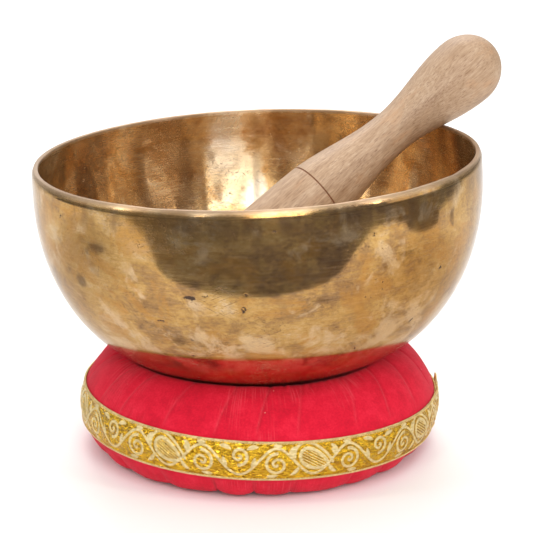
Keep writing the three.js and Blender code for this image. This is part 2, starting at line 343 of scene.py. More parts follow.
def tube(path, radius, sides=6, closed=False):
    """Places and faces of a tube along a path; the ends of an open one are drawn in and closed."""
    count = len(path)
    along = np.roll(path, -1, 0) - np.roll(path, 1, 0) if closed else np.gradient(path, axis=0)
    along /= np.linalg.norm(along, axis=1, keepdims=True)
    side = np.cross(along, (0.0, 0.0, 1.0))
    side /= np.linalg.norm(side, axis=1, keepdims=True)
    other = np.cross(side, along)
    radii = np.full(count, radius)
    if not closed:
        radii[[0, -1]] *= 0.25
    angle = (np.arange(sides) * TAU / sides)[None, :, None]
    ring = np.cos(angle) * side[:, None] + np.sin(angle) * other[:, None]
    places = path[:, None] + ring * radii[:, None, None]
    faces = []
    for i in range(count if closed else count - 1):
        m = (i + 1) % count
        for j in range(sides):
            k = (j + 1) % sides
            faces.append((i * sides + j, i * sides + k, m * sides + k, m * sides + j))
    if not closed:
        faces.append(tuple(range(sides - 1, -1, -1)))
        faces.append(tuple(range((count - 1) * sides, count * sides)))
    return places.reshape(-1, 3), faces


def joined(name, parts):
    """One object from many (places, faces) parts."""
    places, faces, start = [], [], 0
    for part_places, part_faces in parts:
        places.append(part_places)
        faces.extend(tuple(start + k for k in face) for face in part_faces)
        start += len(part_places)
    made = new_piece(name, np.concatenate(places).tolist(), faces)
    shade_smooth(made)
    face_out(made)
    return made


# ---- material helper

class Shade:
    """A procedural material under construction."""

    def __init__(self, name):
        self.material = bpy.data.materials.new(name)
        self.material.use_nodes = True
        self.tree = self.material.node_tree
        self.tree.nodes.clear()
        self.surface = self.put("ShaderNodeBsdfPrincipled")
        out = self.put("ShaderNodeOutputMaterial")
        self.tree.links.new(self.surface.outputs[0], out.inputs["Surface"])

    def put(self, kind, inputs=None, **settings):
        made = self.tree.nodes.new(kind)
        for key, value in settings.items():
            setattr(made, key, value)
        for key, value in (inputs or {}).items():
            self.feed(made.inputs[key], value)
        return made

    def feed(self, socket, value):
        if isinstance(value, bpy.types.NodeSocket):
            self.tree.links.new(value, socket)
        else:
            socket.default_value = value

    def set(self, **values):
        for key, value in values.items():
            self.feed(self.surface.inputs[key.replace("_", " ")], value)

    def number(self, name):
        return self.put("ShaderNodeAttribute", attribute_name=name).outputs["Fac"]

    def place(self, name):
        return self.put("ShaderNodeAttribute", attribute_name=name).outputs["Vector"]

    def scaled(self, vector, scale):
        inputs = {"Vector": vector, "Scale": scale}
        return self.put("ShaderNodeMapping", inputs, vector_type="POINT").outputs[0]

    def noise(self, vector, scale, detail=4.0, roughness=0.55, distortion=0.0):
        inputs = {"Vector": vector, "Scale": scale, "Detail": detail}
        inputs.update({"Roughness": roughness, "Distortion": distortion})
        return self.put("ShaderNodeTexNoise", inputs).outputs["Fac"]

    def cells(self, vector, scale, output="Distance"):
        return self.put("ShaderNodeTexVoronoi", {"Vector": vector, "Scale": scale}).outputs[output]

    def math(self, operation, *values):
        inputs = dict(enumerate(values))
        return self.put("ShaderNodeMath", inputs, operation=operation).outputs[0]

    def times(self, a, b, *added):
        """a times b, and plus a third value where one is given."""
        return self.math("MULTIPLY_ADD" if added else "MULTIPLY", a, b, *added)

    def either(self, a, b):
        return self.math("MAXIMUM", a, b)

    def vector(self, operation, *values):
        inputs = dict(enumerate(values))
        return self.put("ShaderNodeVectorMath", inputs, operation=operation).outputs[0]

    def span(self, value, low, high, to_low=0.0, to_high=1.0):
        inputs = {0: value, 1: low, 2: high, 3: to_low, 4: to_high}
        made = self.put("ShaderNodeMapRange", inputs, interpolation_type="SMOOTHSTEP")
        return made.outputs[0]

    def ramp(self, value, *stops):
        made = self.put("ShaderNodeValToRGB", {"Fac": value})
        elements = made.color_ramp.elements
        while len(elements) < len(stops):
            elements.new(0.5)
        for element, (at, colour) in zip(elements, stops):
            element.position = at
            element.color = (*colour, 1)
        return made.outputs[0]

    def mix(self, share, a, b, blend="MIX"):
        made = self.put("ShaderNodeMix", data_type="RGBA", blend_type=blend)
        self.feed(made.inputs[0], share)
        self.feed(made.inputs[6], (*a, 1) if isinstance(a, tuple) else a)
        self.feed(made.inputs[7], (*b, 1) if isinstance(b, tuple) else b)
        return made.outputs[2]

    def bump(self, height, distance, strength=1.0, normal=None):
        inputs = {"Height": height, "Distance": distance, "Strength": strength}
        made = self.put("ShaderNodeBump", inputs)
        if normal is not None:
            self.feed(made.inputs["Normal"], normal)
        return made.outputs[0]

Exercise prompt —
Quote the listing in full, please, keeping every line exact.

Full solution —
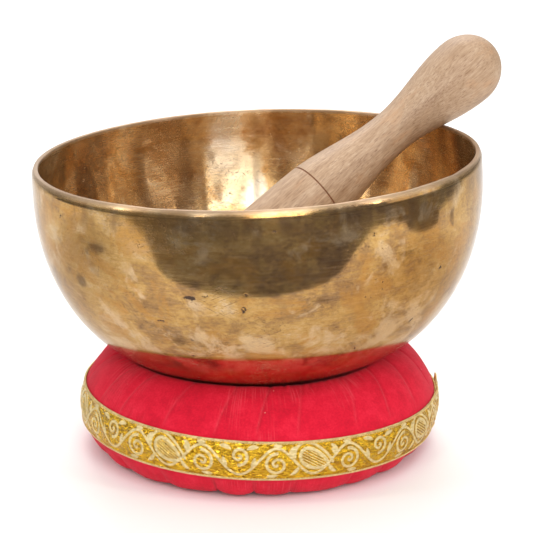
Keep writing the three.js and Blender code for this image. This is part 2, starting at line 343 of scene.py. More parts follow.
def tube(path, radius, sides=6, closed=False):
    """Places and faces of a tube along a path; the ends of an open one are drawn in and closed."""
    count = len(path)
    along = np.roll(path, -1, 0) - np.roll(path, 1, 0) if closed else np.gradient(path, axis=0)
    along /= np.linalg.norm(along, axis=1, keepdims=True)
    side = np.cross(along, (0.0, 0.0, 1.0))
    side /= np.linalg.norm(side, axis=1, keepdims=True)
    other = np.cross(side, along)
    radii = np.full(count, radius)
    if not closed:
        radii[[0, -1]] *= 0.25
    angle = (np.arange(sides) * TAU / sides)[None, :, None]
    ring = np.cos(angle) * side[:, None] + np.sin(angle) * other[:, None]
    places = path[:, None] + ring * radii[:, None, None]
    faces = []
    for i in range(count if closed else count - 1):
        m = (i + 1) % count
        for j in range(sides):
            k = (j + 1) % sides
            faces.append((i * sides + j, i * sides + k, m * sides + k, m * sides + j))
    if not closed:
        faces.append(tuple(range(sides - 1, -1, -1)))
        faces.append(tuple(range((count - 1) * sides, count * sides)))
    return places.reshape(-1, 3), faces


def joined(name, parts):
    """One object from many (places, faces) parts."""
    places, faces, start = [], [], 0
    for part_places, part_faces in parts:
        places.append(part_places)
        faces.extend(tuple(start + k for k in face) for face in part_faces)
        start += len(part_places)
    made = new_piece(name, np.concatenate(places).tolist(), faces)
    shade_smooth(made)
    face_out(made)
    return made


# ---- material helper

class Shade:
    """A procedural material under construction."""

    def __init__(self, name):
        self.material = bpy.data.materials.new(name)
        self.material.use_nodes = True
        self.tree = self.material.node_tree
        self.tree.nodes.clear()
        self.surface = self.put("ShaderNodeBsdfPrincipled")
        out = self.put("ShaderNodeOutputMaterial")
        self.tree.links.new(self.surface.outputs[0], out.inputs["Surface"])

    def put(self, kind, inputs=None, **settings):
        made = self.tree.nodes.new(kind)
        for key, value in settings.items():
            setattr(made, key, value)
        for key, value in (inputs or {}).items():
            self.feed(made.inputs[key], value)
        return made

    def feed(self, socket, value):
        if isinstance(value, bpy.types.NodeSocket):
            self.tree.links.new(value, socket)
        else:
            socket.default_value = value

    def set(self, **values):
        for key, value in values.items():
            self.feed(self.surface.inputs[key.replace("_", " ")], value)

    def number(self, name):
        return self.put("ShaderNodeAttribute", attribute_name=name).outputs["Fac"]

    def place(self, name):
        return self.put("ShaderNodeAttribute", attribute_name=name).outputs["Vector"]

    def scaled(self, vector, scale):
        inputs = {"Vector": vector, "Scale": scale}
        return self.put("ShaderNodeMapping", inputs, vector_type="POINT").outputs[0]

    def noise(self, vector, scale, detail=4.0, roughness=0.55, distortion=0.0):
        inputs = {"Vector": vector, "Scale": scale, "Detail": detail}
        inputs.update({"Roughness": roughness, "Distortion": distortion})
        return self.put("ShaderNodeTexNoise", inputs).outputs["Fac"]

    def cells(self, vector, scale, output="Distance"):
        return self.put("ShaderNodeTexVoronoi", {"Vector": vector, "Scale": scale}).outputs[output]

    def math(self, operation, *values):
        inputs = dict(enumerate(values))
        return self.put("ShaderNodeMath", inputs, operation=operation).outputs[0]

    def times(self, a, b, *added):
        """a times b, and plus a third value where one is given."""
        return self.math("MULTIPLY_ADD" if added else "MULTIPLY", a, b, *added)

    def either(self, a, b):
        return self.math("MAXIMUM", a, b)

    def vector(self, operation, *values):
        inputs = dict(enumerate(values))
        return self.put("ShaderNodeVectorMath", inputs, operation=operation).outputs[0]

    def span(self, value, low, high, to_low=0.0, to_high=1.0):
        inputs = {0: value, 1: low, 2: high, 3: to_low, 4: to_high}
        made = self.put("ShaderNodeMapRange", inputs, interpolation_type="SMOOTHSTEP")
        return made.outputs[0]

    def ramp(self, value, *stops):
        made = self.put("ShaderNodeValToRGB", {"Fac": value})
        elements = made.color_ramp.elements
        while len(elements) < len(stops):
            elements.new(0.5)
        for element, (at, colour) in zip(elements, stops):
            element.position = at
            element.color = (*colour, 1)
        return made.outputs[0]

    def mix(self, share, a, b, blend="MIX"):
        made = self.put("ShaderNodeMix", data_type="RGBA", blend_type=blend)
        self.feed(made.inputs[0], share)
        self.feed(made.inputs[6], (*a, 1) if isinstance(a, tuple) else a)
        self.feed(made.inputs[7], (*b, 1) if isinstance(b, tuple) else b)
        return made.outputs[2]

    def bump(self, height, distance, strength=1.0, normal=None):
        inputs = {"Height": height, "Distance": distance, "Strength": strength}
        made = self.put("ShaderNodeBump", inputs)
        if normal is not None:
            self.feed(made.inputs["Normal"], normal)
        return made.outputs[0]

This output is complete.